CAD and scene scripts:
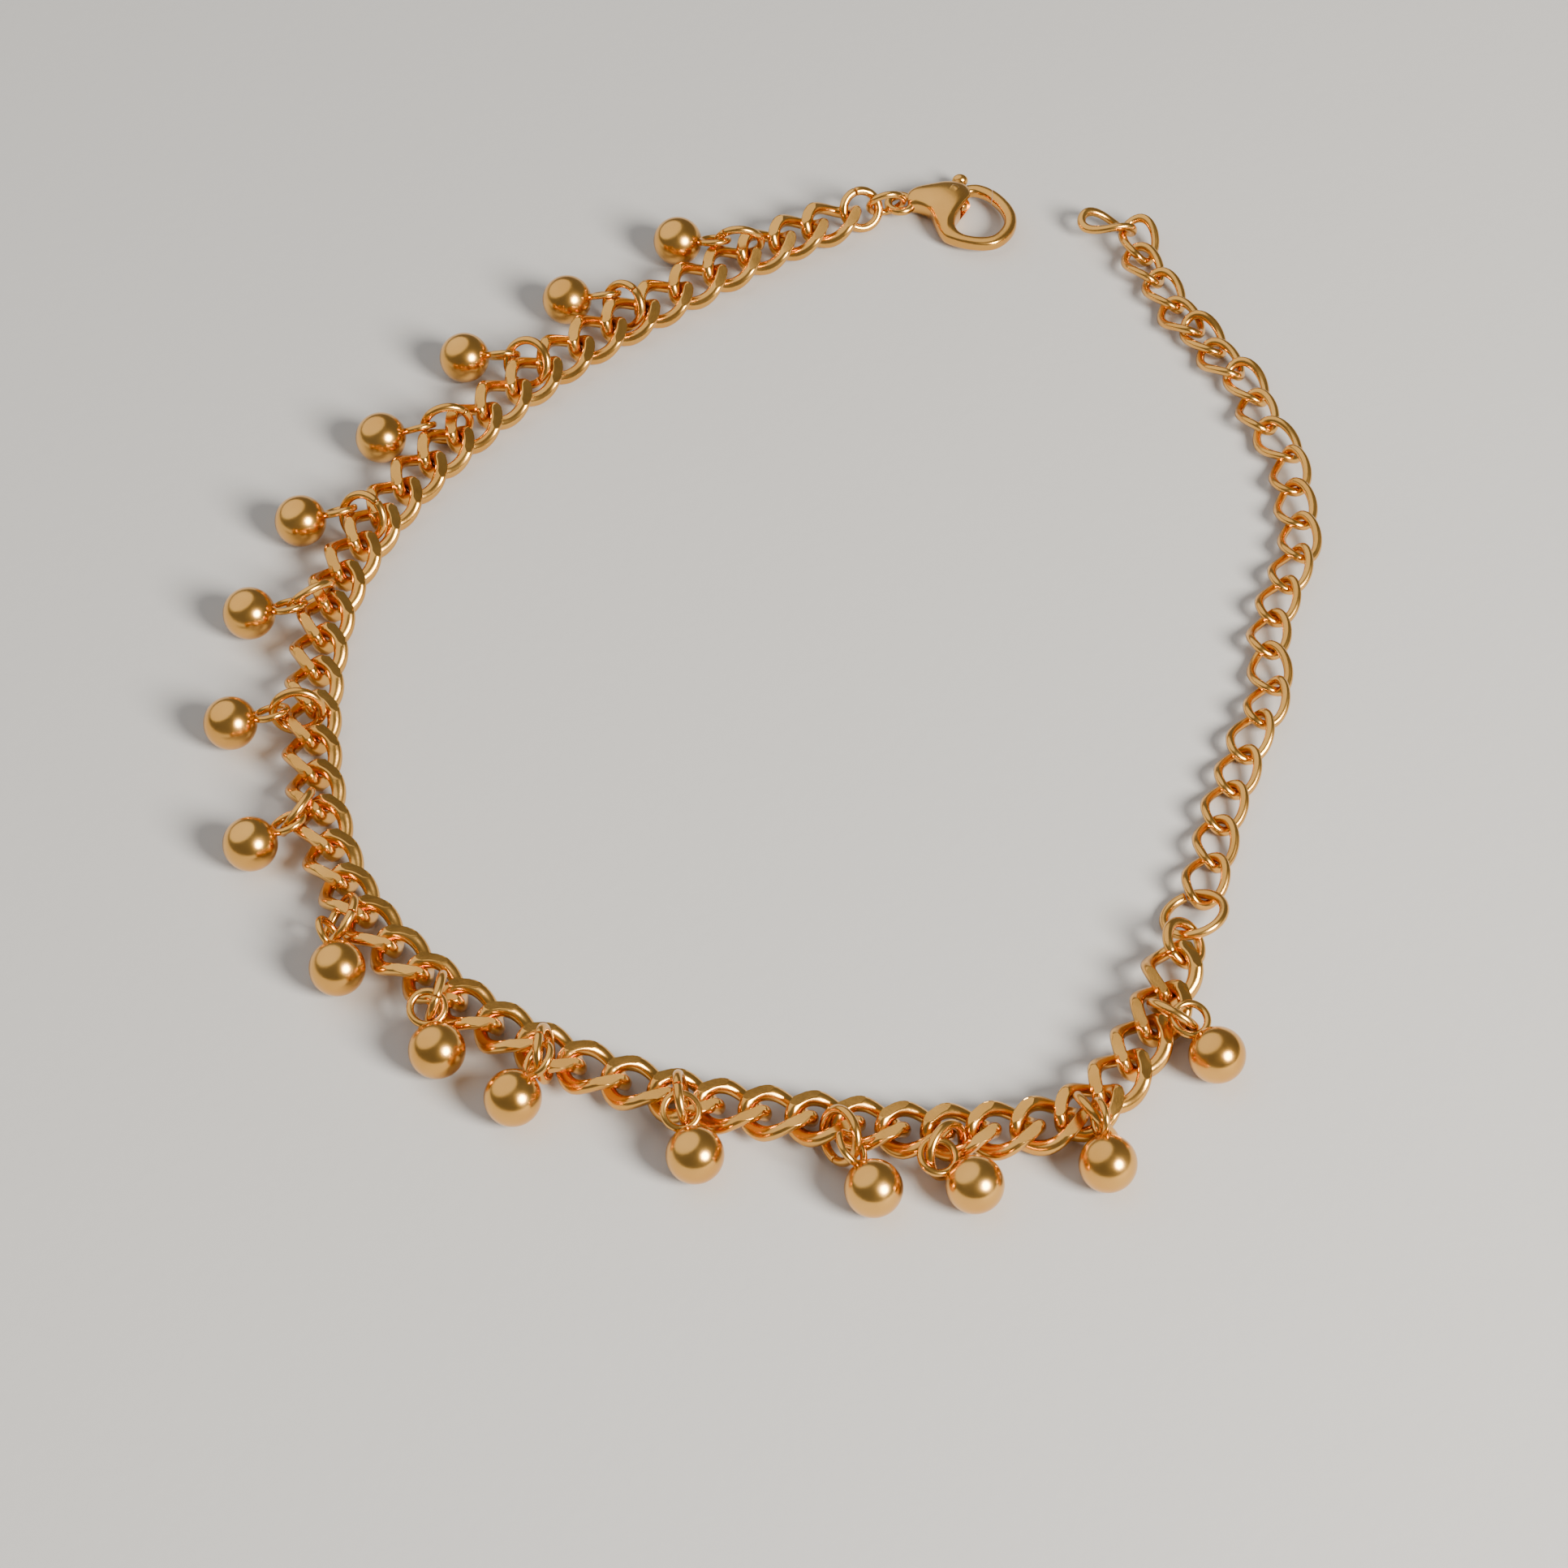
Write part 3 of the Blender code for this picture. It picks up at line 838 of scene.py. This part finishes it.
def curb_link(settings):
    """One twisted curb link, its bars ground flat above and below and the flats' edges eased."""
    link = twisted_link(settings, *CURB_MESH)
    edit(link)
    for side in (1, -1):
        bpy.ops.mesh.select_all(action="SELECT")
        bpy.ops.mesh.bisect(
            plane_co=(0, 0, side * settings.flat),
            plane_no=(0, 0, side),
            use_fill=True,
            clear_outer=True,
        )
    return apply(
        link,
        "BEVEL",
        width=GROUND_EDGE * MM,
        segments=EDGE_SEGMENTS,
        limit_method="ANGLE",
        angle_limit=math.radians(GROUND_EDGE_ANGLE),
        use_clamp_overlap=False,
    )


class ANKLET_OT_curb_chain(bpy.types.Operator):
    """Models one twisted curb link and hangs the copies through each other along the chain"""

    bl_idname = "anklet.curb_chain"
    bl_label = "Curb chain"

    def execute(self, context):
        link = curb_link(context.scene.anklet_chain)
        rows = curb_rows()
        for number, (first, last) in enumerate(RUNS, 1):
            copies = [copy_to(link, placing(*rows[k])) for k in range(first, last - 1, -1)]
            piece = settle(copies, f"links_{number:02d}", material_of("gold_links"))
            apply(piece, "WEIGHTED_NORMAL", keep_sharp=True)
            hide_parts(f"chain_run_{number:02d}")
            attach(piece, "anklet")
        remove(link)
        return {"FINISHED"}


class ANKLET_OT_extender(bpy.types.Operator):
    """Models one open link of thinner wire and copies it along the extender"""

    bl_idname = "anklet.extender"
    bl_label = "Extender"

    def execute(self, context):
        link = twisted_link(context.scene.anklet_extender, *OPEN_MESH)
        for number, (first, last) in enumerate(OPEN_RUNS, 1):
            copies = [
                copy_to(link, placing(x, y, z + EXTENDER_LIFT, *turns))
                for x, y, z, *turns in EXTENDER[first - 1 : last]
            ]
            piece = settle(copies, f"open_links_{number}", material_of("gold_links"))
            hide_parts(f"extender_run_{number}")
            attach(piece, "anklet")
        remove(link)
        return {"FINISHED"}


# Round rings and charms


class ANKLET_OT_round_rings(bpy.types.Operator):
    """Models the four round rings that join the chain to its clasp and its extender"""

    bl_idname = "anklet.round_rings"
    bl_label = "Round rings"

    def execute(self, context):
        split = context.scene.anklet_charms.split
        for name, radius, wire, *place, where in ROUND_RINGS:
            ring = split_ring(radius * MM, wire * MM, split, *ROUND_RING_MESH)
            ring.matrix_world = placing(*place) @ spun(where)
            piece = settle([ring], name + "_wire", material_of("gold_rings"))
            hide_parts(name)
            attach(piece, "anklet")
        return {"FINISHED"}


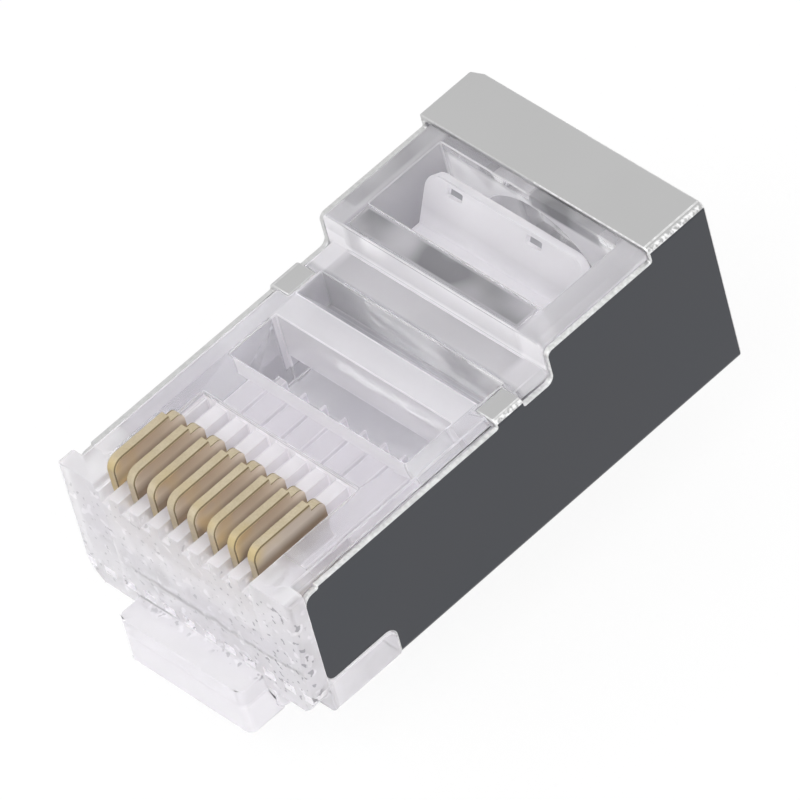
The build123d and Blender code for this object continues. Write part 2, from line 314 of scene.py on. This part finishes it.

Aim: Pull out all lines from the entries above in which the word "code" appears.

Correct output:
Write part 3 of the Blender code for this picture. It picks up at line 838 of scene.py. This part finishes it.
The build123d and Blender code for this object continues. Write part 2, from line 314 of scene.py on. This part finishes it.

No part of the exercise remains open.